TO DO>
Reproduce each line bearing the word "that".
# start of PROVIDED MATERIAL
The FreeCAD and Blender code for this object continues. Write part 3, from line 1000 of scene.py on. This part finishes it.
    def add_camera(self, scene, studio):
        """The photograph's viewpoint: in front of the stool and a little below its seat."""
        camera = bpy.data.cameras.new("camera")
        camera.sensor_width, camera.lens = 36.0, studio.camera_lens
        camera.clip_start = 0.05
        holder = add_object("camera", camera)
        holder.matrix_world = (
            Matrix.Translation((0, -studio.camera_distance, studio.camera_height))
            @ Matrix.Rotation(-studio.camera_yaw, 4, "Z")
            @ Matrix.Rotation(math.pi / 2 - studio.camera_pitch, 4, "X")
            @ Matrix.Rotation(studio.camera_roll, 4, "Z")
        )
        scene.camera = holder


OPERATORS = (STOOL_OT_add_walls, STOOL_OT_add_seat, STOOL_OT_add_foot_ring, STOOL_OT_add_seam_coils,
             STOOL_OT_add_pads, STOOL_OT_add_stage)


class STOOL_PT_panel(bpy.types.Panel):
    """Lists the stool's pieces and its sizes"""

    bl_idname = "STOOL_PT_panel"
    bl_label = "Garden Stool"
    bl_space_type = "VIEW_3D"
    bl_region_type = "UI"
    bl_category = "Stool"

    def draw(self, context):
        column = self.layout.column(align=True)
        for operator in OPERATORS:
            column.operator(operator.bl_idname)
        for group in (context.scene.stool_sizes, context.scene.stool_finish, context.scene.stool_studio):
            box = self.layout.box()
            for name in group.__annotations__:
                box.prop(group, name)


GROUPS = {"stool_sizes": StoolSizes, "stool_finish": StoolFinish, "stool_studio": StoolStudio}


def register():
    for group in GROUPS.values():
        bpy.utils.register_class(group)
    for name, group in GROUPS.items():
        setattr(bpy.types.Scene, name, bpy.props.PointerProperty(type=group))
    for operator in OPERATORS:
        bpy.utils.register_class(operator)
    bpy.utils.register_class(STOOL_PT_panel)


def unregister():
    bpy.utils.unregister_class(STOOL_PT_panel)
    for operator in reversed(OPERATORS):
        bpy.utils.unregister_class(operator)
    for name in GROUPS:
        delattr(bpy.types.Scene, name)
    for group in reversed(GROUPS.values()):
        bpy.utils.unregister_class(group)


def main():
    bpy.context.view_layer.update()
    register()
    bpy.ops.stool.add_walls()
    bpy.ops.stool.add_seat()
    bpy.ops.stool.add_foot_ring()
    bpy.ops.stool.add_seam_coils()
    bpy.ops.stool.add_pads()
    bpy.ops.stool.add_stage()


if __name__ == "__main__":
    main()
# end of PROVIDED MATERIAL
# start of PROVIDED MATERIAL
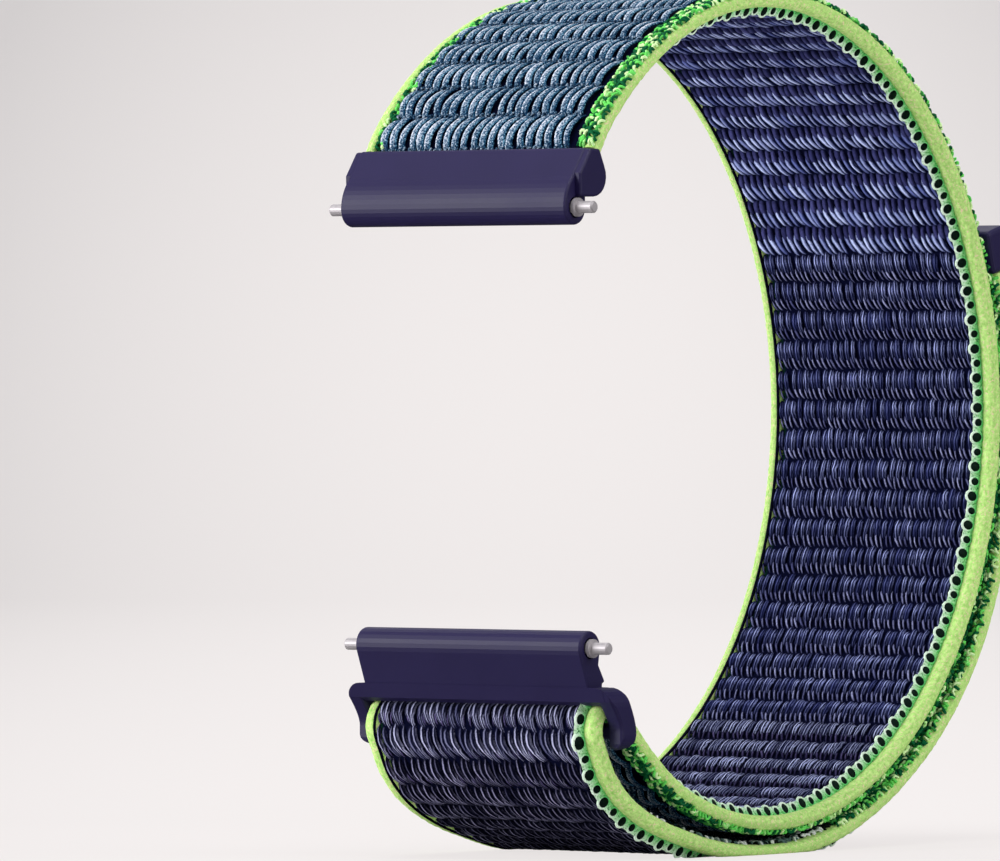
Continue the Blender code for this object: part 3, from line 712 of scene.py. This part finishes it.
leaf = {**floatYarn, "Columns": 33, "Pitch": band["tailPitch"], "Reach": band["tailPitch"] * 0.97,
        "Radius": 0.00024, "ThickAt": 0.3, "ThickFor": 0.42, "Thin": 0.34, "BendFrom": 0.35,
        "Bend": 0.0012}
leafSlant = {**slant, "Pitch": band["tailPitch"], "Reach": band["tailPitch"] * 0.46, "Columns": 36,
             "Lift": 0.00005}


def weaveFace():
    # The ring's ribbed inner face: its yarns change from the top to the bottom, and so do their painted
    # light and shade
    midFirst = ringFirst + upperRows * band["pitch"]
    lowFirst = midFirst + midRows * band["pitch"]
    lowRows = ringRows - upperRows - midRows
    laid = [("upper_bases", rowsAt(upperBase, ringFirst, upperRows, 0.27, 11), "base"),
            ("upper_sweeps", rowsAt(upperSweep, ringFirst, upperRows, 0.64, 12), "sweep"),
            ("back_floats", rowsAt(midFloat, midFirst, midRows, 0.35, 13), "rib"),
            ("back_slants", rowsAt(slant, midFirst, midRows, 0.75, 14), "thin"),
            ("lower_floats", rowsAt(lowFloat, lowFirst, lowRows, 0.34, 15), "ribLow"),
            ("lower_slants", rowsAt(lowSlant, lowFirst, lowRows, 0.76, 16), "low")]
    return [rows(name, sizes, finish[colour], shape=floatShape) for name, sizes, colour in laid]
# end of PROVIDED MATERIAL
# start of PROVIDED MATERIAL
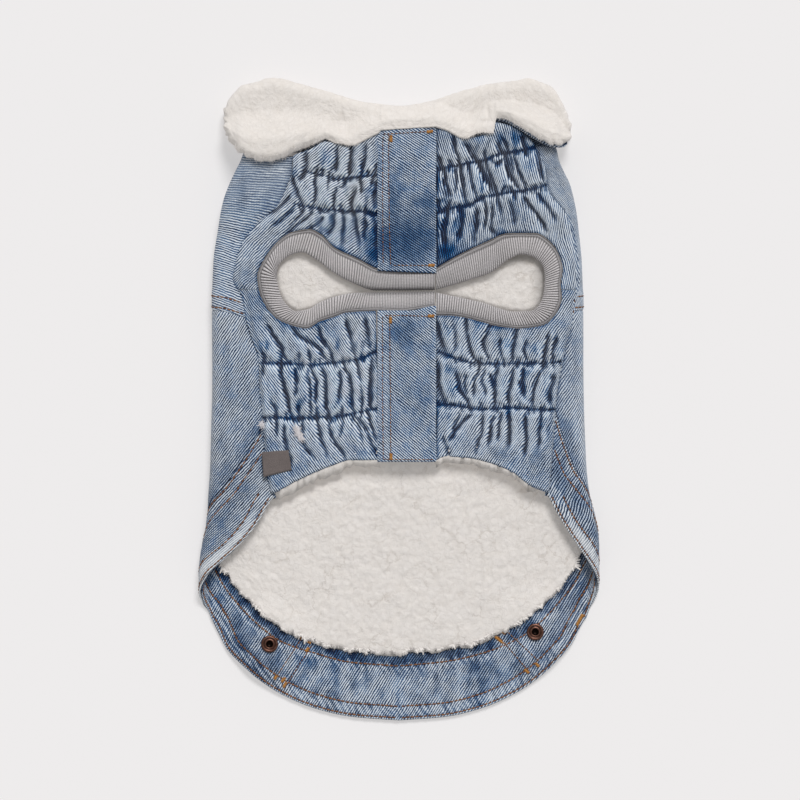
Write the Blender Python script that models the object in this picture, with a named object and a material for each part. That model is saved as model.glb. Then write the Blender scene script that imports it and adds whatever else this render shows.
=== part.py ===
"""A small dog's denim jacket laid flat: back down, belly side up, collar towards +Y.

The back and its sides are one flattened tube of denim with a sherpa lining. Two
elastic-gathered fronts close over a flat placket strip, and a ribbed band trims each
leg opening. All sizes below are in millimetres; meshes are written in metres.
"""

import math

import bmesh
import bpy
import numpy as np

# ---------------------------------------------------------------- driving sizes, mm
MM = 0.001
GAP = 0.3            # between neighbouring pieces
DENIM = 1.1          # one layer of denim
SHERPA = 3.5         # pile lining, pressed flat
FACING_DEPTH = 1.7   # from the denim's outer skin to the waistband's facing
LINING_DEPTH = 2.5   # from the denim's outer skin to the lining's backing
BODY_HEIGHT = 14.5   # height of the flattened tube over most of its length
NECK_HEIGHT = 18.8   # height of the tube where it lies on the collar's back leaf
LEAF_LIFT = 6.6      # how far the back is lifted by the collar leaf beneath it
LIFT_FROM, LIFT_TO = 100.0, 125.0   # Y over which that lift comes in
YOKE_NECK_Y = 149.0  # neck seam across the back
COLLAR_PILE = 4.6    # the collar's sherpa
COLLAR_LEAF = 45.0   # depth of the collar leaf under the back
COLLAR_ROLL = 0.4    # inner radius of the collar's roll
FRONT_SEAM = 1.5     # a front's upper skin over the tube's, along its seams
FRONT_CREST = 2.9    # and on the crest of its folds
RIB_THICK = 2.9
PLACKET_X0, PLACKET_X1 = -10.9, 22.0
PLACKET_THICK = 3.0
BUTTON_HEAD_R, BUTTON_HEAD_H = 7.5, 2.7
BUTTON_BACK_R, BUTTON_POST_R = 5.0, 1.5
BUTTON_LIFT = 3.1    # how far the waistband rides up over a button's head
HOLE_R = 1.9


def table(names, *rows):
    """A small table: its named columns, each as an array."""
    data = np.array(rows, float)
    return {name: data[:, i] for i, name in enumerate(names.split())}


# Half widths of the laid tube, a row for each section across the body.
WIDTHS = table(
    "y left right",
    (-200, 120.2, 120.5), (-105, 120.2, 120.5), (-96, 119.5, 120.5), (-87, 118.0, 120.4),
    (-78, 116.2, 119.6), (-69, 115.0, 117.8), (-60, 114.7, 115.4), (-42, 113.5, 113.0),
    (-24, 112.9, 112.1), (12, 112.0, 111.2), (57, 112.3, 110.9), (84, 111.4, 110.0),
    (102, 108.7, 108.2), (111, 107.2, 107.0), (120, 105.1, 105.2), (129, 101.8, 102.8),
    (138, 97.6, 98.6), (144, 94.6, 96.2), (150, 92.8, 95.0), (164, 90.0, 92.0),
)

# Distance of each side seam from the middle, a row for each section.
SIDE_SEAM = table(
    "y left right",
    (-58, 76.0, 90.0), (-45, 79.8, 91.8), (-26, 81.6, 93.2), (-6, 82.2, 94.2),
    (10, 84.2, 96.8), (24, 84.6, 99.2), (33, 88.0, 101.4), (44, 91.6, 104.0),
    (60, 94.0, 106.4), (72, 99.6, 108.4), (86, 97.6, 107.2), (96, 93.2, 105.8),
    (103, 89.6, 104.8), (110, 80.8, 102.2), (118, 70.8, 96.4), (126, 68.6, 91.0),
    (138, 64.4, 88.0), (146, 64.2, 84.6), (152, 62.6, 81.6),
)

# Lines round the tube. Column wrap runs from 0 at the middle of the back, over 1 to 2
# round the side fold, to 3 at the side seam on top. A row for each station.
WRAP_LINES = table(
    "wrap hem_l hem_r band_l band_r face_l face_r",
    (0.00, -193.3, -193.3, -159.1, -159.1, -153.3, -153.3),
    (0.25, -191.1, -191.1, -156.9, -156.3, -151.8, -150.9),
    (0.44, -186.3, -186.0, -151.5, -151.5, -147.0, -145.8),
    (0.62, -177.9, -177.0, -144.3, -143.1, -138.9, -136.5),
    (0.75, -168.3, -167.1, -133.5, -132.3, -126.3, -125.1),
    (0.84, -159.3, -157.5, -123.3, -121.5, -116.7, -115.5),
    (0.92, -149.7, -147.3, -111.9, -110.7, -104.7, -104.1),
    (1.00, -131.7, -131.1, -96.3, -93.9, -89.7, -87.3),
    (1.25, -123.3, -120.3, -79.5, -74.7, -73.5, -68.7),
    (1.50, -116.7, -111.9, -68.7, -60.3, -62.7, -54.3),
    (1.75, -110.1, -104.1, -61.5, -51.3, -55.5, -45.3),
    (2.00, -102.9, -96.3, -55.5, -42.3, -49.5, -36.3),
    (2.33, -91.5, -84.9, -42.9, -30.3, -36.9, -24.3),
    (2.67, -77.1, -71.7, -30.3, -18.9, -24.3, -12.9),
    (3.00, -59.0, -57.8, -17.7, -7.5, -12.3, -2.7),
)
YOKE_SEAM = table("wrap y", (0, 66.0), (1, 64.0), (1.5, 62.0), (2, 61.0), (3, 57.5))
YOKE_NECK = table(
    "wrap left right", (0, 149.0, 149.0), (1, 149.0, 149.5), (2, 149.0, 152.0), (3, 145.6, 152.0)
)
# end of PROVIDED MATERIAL
OUTPUT>
Write the Blender Python script that models the object in this picture, with a named object and a material for each part. That model is saved as model.glb. Then write the Blender scene script that imports it and adds whatever else this render shows.
LIFT_FROM, LIFT_TO = 100.0, 125.0   # Y over which that lift comes in